Laminate flooring and ceramic tile are two floor coverings that look well together. Both offer a variety of looks, styles and finishes, and choosing a match that showcases your home to the best possible advantage is fairly straightforward. Beyond color and style, consider floor heights and transitions between floors. For safety reasons, you want smooth transitions underfoot to save your guests and family from stumbling every time they walk from one room to the next.

Leave room for an expansion gap between laminate and ceramic tile.
  1. Choose flooring that suits your home, traffic patterns and decor. An exact color match between floor coverings isn't essential, so long as your choices are complementary. Take samples of laminate and ceramic tile home and lay them down next to each other in the area where you plan to install them. You wouldn't pair a high-gloss, beveled edge laminate with twig furniture any more than you'd butt it up to a porous, low-quality ceramic kitchen floor. Ask yourself whether the patterns on the laminate and ceramic look good together and whether they match your room furnishings and style.

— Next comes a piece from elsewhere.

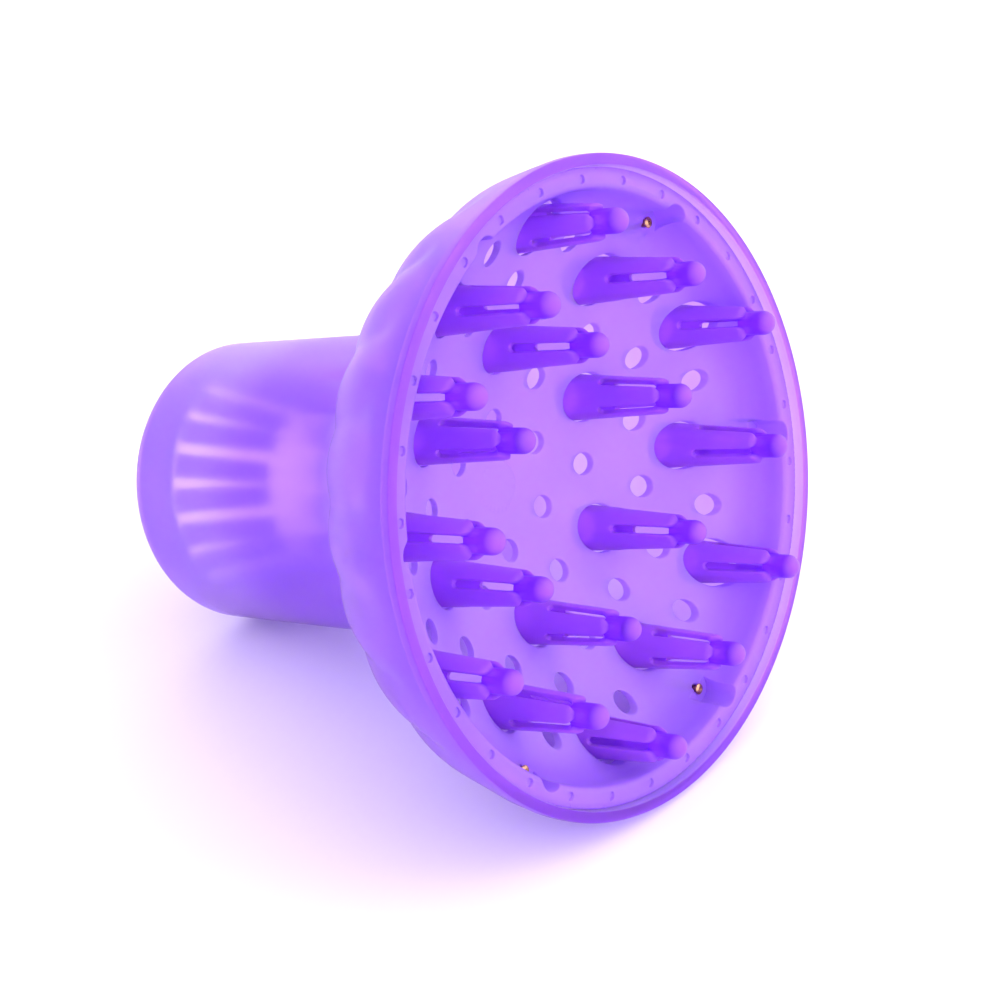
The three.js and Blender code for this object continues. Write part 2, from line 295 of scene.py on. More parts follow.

  2. Think about potential differences in elevation between the two types of flooring. Often ceramic lies about 5/8 inch higher than laminate. If this is the case, you might offset the difference by laying the laminate over a sheet of 5/8 inch thick plywood to make the floors level. Or resolve the difference in floor heights with the flooring transition you decide to use.

  3. Choose a floor molding that is level or tapers any difference in elevation between the laminate and ceramic floors. If the floors are level, install "T" molding into a metal U-track for a smooth transition, leaving room for an expansion gap when fixing the track in place. If the laminate sits higher than the ceramic, use floor moldings to taper the transition.

  4. Create a custom molding if the laminate lies lower than the ceramic tile. Quarter-round works well for height differences of 5/8 or 3/4 inch. Shoe molding tapers a 1/2-inch difference in elevation nicely. Cut the molding to fit the length of the transition, stain it to match the laminate and hammer it in place, sinking the finishing nails near the ceramic side of the expansion gap.